Why imitating others' accents is not ok (when you are white)

By Elsa Wiehe

June 19, 2021


It is not uncommon for whites -especially men- in Mauritius to imitate different accents. Recently, one famous case was of a white guy at a “partie de chasse” who made fun of Indians’ accent, and I can think of many, many examples of “soirées” where this kind of behavior routinely occurs at the (white) dinner table, fueled by alcohol. The range of humor goes from whites, who typically only speak French, speaking Creole, or making fun of French accents that are not the white franco-Mauritian normative accent. The targets of this “humor” are typically personas who are less educated, speak an approximation of a standardized version of French influenced by Kreol, or who are of an older generation with particularly strong Mauritian French nasalation, lexicon, and inflections. 


The main question here is: is the use of accents that are outside of one’s cultural identity, racist?


Within the context of the highly segregated white society in Mauritius, the performance of these accents is meant to make in-group whites, or others ethnicities assimilated into the same socio-economic cultural zone, laugh. The supposed humor is a clear reinforcement who is in the linguistic in-group and who is in the out-group, the group that does not linguistically, and culturally, belong. Connotations associated with these accents are of differential educational and class status, and of different racial positioning.


The identity, or positionality, of who produces these jokes matters. It is no neutral matter to be a white male in Mauritius and make fun of other people’s accents. When one locates oneself in a long lineage of cultural and economic dominance on the island, in a context where schools still deny the importance of the mother tongue Kreol as a medium of instruction, where only French or English are valid languages in parliament, where Kreol gets routinely attacked in the press, franco-Mauritians perpetuate their historical cultural and linguistic dominance. 

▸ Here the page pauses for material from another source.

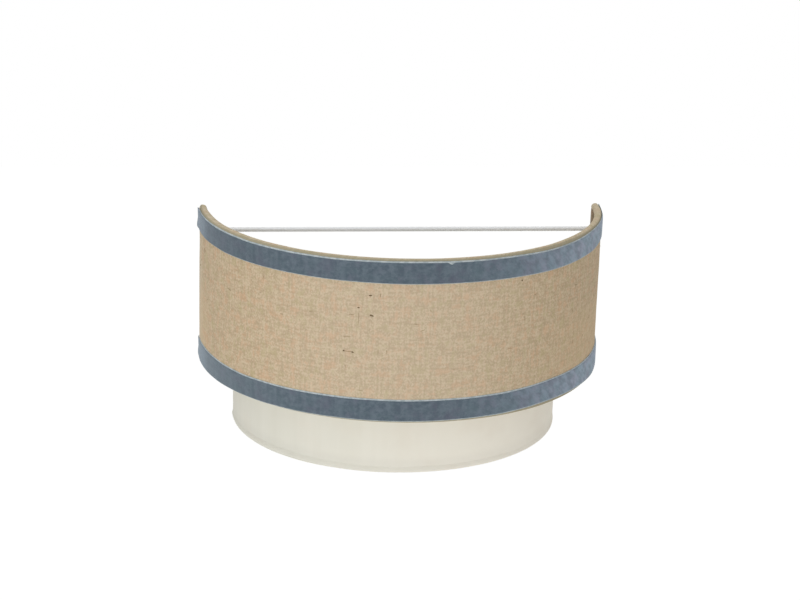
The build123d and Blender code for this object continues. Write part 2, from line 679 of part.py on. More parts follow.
def bulb_globe():
    """An opal ball, open below where it sits in the collar."""
    ball = Sphere(GLOBE_D / 2) - Sphere(GLOBE_D / 2 - GLOBE_WALL)
    ball = Pos(0, -LAMP_REACH, globe_centre_z()) * ball
    below = Box(2 * GLOBE_D, 2 * GLOBE_D, GLOBE_D, align=(Align.CENTER, Align.CENTER, Align.MAX))
    return ball - Pos(0, -LAMP_REACH, collar_top_z()) * below


def bulb_collar():
    low, high = BULB_FOOT_Z + CAP_LENGTH, collar_top_z()
    rim = globe_radius_at(high, GLOBE_D / 2)
    inside = globe_radius_at(high, GLOBE_D / 2 - GLOBE_WALL)
    neck = CAP_D / 2 + 1.2
    waist = (neck + rim) / 2
    points = [
        (0, low),
        (neck, low),
        (neck, low + 2),
        (waist, low + COLLAR_HEIGHT / 2),
        (rim, high),
        (inside, high),
        (inside, high - BOARD_SEAT),
        (0, high - BOARD_SEAT),
    ]
    return turned(points)


def led_board():
    low = collar_top_z() - BOARD_SEAT
    high = low + BOARD_THICK
    edge = globe_radius_at(collar_top_z(), GLOBE_D / 2 - GLOBE_WALL) - BOARD_EDGE_GAP
    return turned([(0, low), (edge, low), (edge, high), (0, high)])


def bulb_cap():
    """A thin metal cap; rings at the thread's pitch stand in for the rolled thread."""
    high = BULB_FOOT_Z + CAP_LENGTH
    low = BULB_FOOT_Z + FOOT_THICK + INSULATOR_HEIGHT
    crest, root = CAP_D / 2, CAP_D / 2 - THREAD_DEPTH
    outline = [(root - CAP_WALL, low), (root, low)]
    for turn in range(THREAD_TURNS):
        start = low + 1 + turn * THREAD_PITCH
        outline += [(root, start), (crest, start + THREAD_PITCH / 2), (root, start + THREAD_PITCH)]
    outline += [(crest, high - 2), (crest, high), (root - CAP_WALL, high)]
    tidy = [p for i, p in enumerate(outline) if i == 0 or p != outline[i - 1]]
    return turned(tidy)


def bulb_insulator():
    low = BULB_FOOT_Z + FOOT_THICK
    high = low + INSULATOR_HEIGHT
    return turned([(0, low), (FOOT_D / 2, low), (CAP_D / 2 - THREAD_DEPTH - CAP_WALL, high), (0, high)])


def bulb_contact():
    foot = Cylinder(FOOT_D / 2, FOOT_THICK, align=(Align.CENTER, Align.CENTER, Align.MIN))
    foot = fillet(foot.edges().filter_by(GeomType.CIRCLE).sort_by(Axis.Z)[0], FOOT_THICK / 2)
    return Pos(0, -LAMP_REACH, BULB_FOOT_Z) * foot


def build():
    outer, inner = outer_struts(), inner_struts()
    struts = outer + inner
    offset = INNER_OFFSET_X
    write("outer_top_ring", ring_wire(OUTER_ROLL_RADIUS, OUTER_TOP_ROLL_Z, OUTER_RING_WIRE_D, outer))
    write("outer_bottom_ring", ring_wire(OUTER_ROLL_RADIUS, OUTER_FOOT_ROLL_Z, OUTER_RING_WIRE_D, outer))
    write("outer_end_struts", outer)
    write("upper_back_bar", back_bar(UPPER_BAR_Z, struts))
    write("hanging_bar", back_bar(HANGING_BAR_Z, struts))
    write("inner_end_struts", inner)
    write("tier_links", tier_links(struts))
    write("inner_top_ring", ring_wire(INNER_ROLL_RADIUS, INNER_TOP_ROLL_Z, INNER_RING_WIRE_D, inner, offset))
    foot_ring = ring_wire(INNER_ROLL_RADIUS, INNER_FOOT_ROLL_Z, INNER_RING_WIRE_D, inner, offset)
    write("inner_bottom_ring", foot_ring)

    outer_roll = (OUTER_ROLL_D, OUTER_RING_WIRE_D, outer)
    inner_roll = (INNER_ROLL_D, INNER_RING_WIRE_D, inner, offset)
    write("top_rim_binding", rolled_edge(OUTER_ROLL_RADIUS, OUTER_TOP_ROLL_Z, *outer_roll))
    write("bottom_rim_binding", rolled_edge(OUTER_ROLL_RADIUS, OUTER_FOOT_ROLL_Z, *outer_roll))
    write("inner_top_binding", rolled_edge(INNER_ROLL_RADIUS, INNER_TOP_ROLL_Z, *inner_roll))
    write("inner_bottom_binding", rolled_edge(INNER_ROLL_RADIUS, INNER_FOOT_ROLL_Z, *inner_roll))
    write("jute_cover", outer_wall(JUTE_RADIUS, JUTE_THICK))
    write("outer_liner", outer_wall(OUTER_LINER_RADIUS, OUTER_LINER_THICK))
    write("top_velvet_ribbon", ribbon(RIM_Z - RIBBON_BELOW_RIM - RIBBON_WIDTH))
    write("bottom_velvet_ribbon", ribbon(FOOT_Z + RIBBON_ABOVE_FOOT))
    write("inner_cover", inner_wall(INNER_RADIUS, CLOTH_THICK))
    write("inner_liner", inner_wall(INNER_LINER_RADIUS, INNER_LINER_THICK))

    write("wall_plate", wall_plate())
    write("shade_hooks", shade_hooks())
    write("lamp_arm", lamp_arm())
    write("arm_rivets", arm_rivets())
    write("cable_grommet", cable_grommet())
    write("terminal_block", terminal_block())
    write("terminal_inserts", terminal_inserts())
    write("terminal_screws", terminal_screws())
    write("terminal_cover", terminal_cover())
    write("cover_pillar", cover_pillar())
    write("cover_screw", cover_screw())
    write("earth_screw", earth_screw())
    write("earth_tag", earth_tag())
    write("earth_lead", earth_lead())
    write("lamp_lead", lamp_lead())

    write("holder_nipple", holder_nipple())
    write("nipple_nut", nipple_nut())
    write("holder_cap", holder_cap())
    write("holder_shell", holder_shell())
    write("holder_insert", holder_insert())
    write("screw_sleeve", screw_sleeve())
    write("centre_contact", centre_contact())

    write("bulb_globe", bulb_globe())
    write("bulb_collar", bulb_collar())
    write("led_board", led_board())
    write("bulb_cap", bulb_cap())
    write("bulb_insulator", bulb_insulator())
    write("bulb_contact", bulb_contact())


os.makedirs("parts", exist_ok=True)
build()
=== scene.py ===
import json
import math
from collections import namedtuple

import bpy
import numpy as np
from mathutils import Matrix, Vector


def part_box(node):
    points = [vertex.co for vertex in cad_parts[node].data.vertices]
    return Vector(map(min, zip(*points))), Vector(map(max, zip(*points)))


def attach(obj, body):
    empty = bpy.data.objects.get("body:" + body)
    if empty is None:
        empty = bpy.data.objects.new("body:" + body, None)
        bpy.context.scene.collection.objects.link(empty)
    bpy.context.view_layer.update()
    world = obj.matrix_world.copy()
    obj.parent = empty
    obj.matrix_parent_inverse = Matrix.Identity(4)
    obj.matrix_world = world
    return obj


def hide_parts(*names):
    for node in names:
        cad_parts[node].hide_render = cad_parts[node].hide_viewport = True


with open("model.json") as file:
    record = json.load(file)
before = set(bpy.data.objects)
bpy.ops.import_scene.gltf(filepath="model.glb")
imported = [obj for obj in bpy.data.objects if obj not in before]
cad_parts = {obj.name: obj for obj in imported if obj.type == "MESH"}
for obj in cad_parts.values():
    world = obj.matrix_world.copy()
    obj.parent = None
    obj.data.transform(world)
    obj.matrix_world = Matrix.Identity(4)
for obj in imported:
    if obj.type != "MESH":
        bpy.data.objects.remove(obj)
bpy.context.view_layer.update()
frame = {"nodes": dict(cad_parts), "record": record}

# The looks of a half-round, two-tier fabric shade with its small wall bracket, lampholder and bulb.
# Metres, +Z up. The wall is the plane y = 0 and the light stands out from it towards -Y.
MM = 0.001

# ---- the picture ----
VIEW_DOWN = math.radians(17.561)  # how far the camera looks down
VIEW_YAW = math.radians(6.085)  # and to the right, because it stands left of the middle
VIEW_ROLL = math.radians(1.4725)
VIEW_DISTANCE = 1.5929
VIEW_TARGET = Vector((-7.62 * MM, -87.82 * MM, 59.28 * MM))
VIEW_LENS = 86.025  # millimetres, as is the sensor
SENSOR_WIDTH = 36.0
FLOOR_Z = -1.55  # the light hangs this high above the floor
FLOOR_SIDE = 14.0
FLOOR_COLOUR = (0.86, 0.86, 0.85)
FLOOR_LIFT = 0.53  # light that the floor adds to what the camera sees of it, to come out white
WORLD_LEVEL = 0.55
WHITE = (1.0, 1.0, 1.0, 1.0)

# ---- threads and thicknesses ----
JUTE_PITCH = 1.05 * MM  # between threads
SLUB_PITCH = 4.3 * MM  # between thicker threads
CREAM_PITCH = 0.42 * MM
RIB_PITCH = 0.45 * MM  # of a ribbon's woven edges
STRIPE_PITCH = 2.6 * MM  # of the earth lead
JUTE_THICK = 0.6 * MM
ROLL_CLOTH = 0.8 * MM  # the jute of the rolled edges
CREAM_THICK = 0.45 * MM
FILM_THICK = 0.4 * MM
PILE_HEIGHT = 0.9 * MM
SELVEDGE_THICK = 0.35 * MM
STRUT_SIZE = 4 * MM
CLEARANCE = 0.1 * MM  # between the cloth and what lies behind it
BACK_GAP = 0.55 * MM  # between the wall and the back of the turned-in cloth

# ---- the lean of the outer tier's left side ----
LEAN = 0.011  # its steepness
LEAN_MIDDLE = 51 * MM  # the height that stays where it is
LEAN_REACH = 36 * MM  # how far it goes on, up and down
LEAN_SIDE = ((0.35, 0.0), (0.85, 1.0))  # how much of it, against how far left of the centre (0 to 1)
LEAN_INSIDE = 170.9 * MM  # nothing leans closer to the centre than this
LEAN_FADE = 1.8 * MM  # and everything this much further out

# ---- the turned-in ends of a cover ----
TUCK_BEND = 1.25 * MM  # radius of the bends
TUCK_PAST = 3.6 * MM  # straight on past the strut
TUCK_SLANT = math.radians(50)  # back towards the film
TUCK_END = 4.0 * MM  # along the film
TUCK_CURL = math.radians(2)  # and curling a little
TUCK_OFF_FILM = 1.0 * MM  # how far the end stands off it
TUCK_NARROW = 1.0 * MM  # the cloth narrows this far before its turned-in part
TUCK_INSET = 0.35  # how far it stays short of the rolls' middles, as a share of their radius
COVER_INSET = -0.1  # and the same for the rest of the cover, which goes past them
FILM_INSET = 0.6
FILM_SHORT = 1.6 * MM  # how far the film stops short of the half circle's ends

# ---- rolled edges ----
ROLL_SHORT = 1.1 * MM  # how far a roll stops short of the half circle's ends
ROLL_BLUNT = 0.55  # length of its rounded ends, as a share of its radius
ROLL_TIP = (0.0, 0.03, 0.1, 0.22, 0.4, 0.65, 1.0)  # samples along it
WRAP = math.radians(232)  # how far round the wire the cloth goes
WRAP_SAMPLES = 20
LAP = 3.0 * MM  # how far the rolled cream cloth laps over its cover
LAP_OFF_COVER = 0.03 * MM
LAP_THICKNESS = (0.08, 0.30, 0.55, 0.80, 0.95)  # shares of the cloth's thickness, from its edge up
TAIL_SLANT, TAIL_LIE = 2.9 * MM, 3.4 * MM  # lengths of the tail on its way to the film, and on the film
TAIL_STEPS = 6
TAIL_NONE = 12 * MM  # there is no tail closer to an end than this
TAIL_GROW = 6 * MM  # and a whole one this much further on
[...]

Deniers will say that it is an innocent joke, but fundamentally, this joke is disrespectful. Language is the one medium of producing and performing one’s self for the world. It is one’s core way of being. Having someone from a historic and current dominant group use one’s accent and manner is denigrating and demeaning.


On the other hand, non dominant groups who make fun of the jargon and manners of whites needs to be understood as a form of resistance to the cultural dominance imposed by franco-Mauritians. For example, Vincent Duvergé’s mocking of franco-Mauritian hunting men is not to be understood under the same light. As Aamer Rahman humorously explains, there is no such thing as reverse racism from people of color to whites when one considers the long durée of exploitation and colonization that characterizes whites’ relationship to people of color, including in Mauritius.


Further, if one were to transpose the situation for more perspective: when a man makes fun of women’s speech, it is easy to see this as sexist, or if a German were to make fun of Yiddish, it is equally natural to perceive this as anti-semitic. There is no debate around these situations, which are both deeply othering, from one historical dominant group to another. So is the use of accents by white males aa form of racism? The answer is a very simple, yes.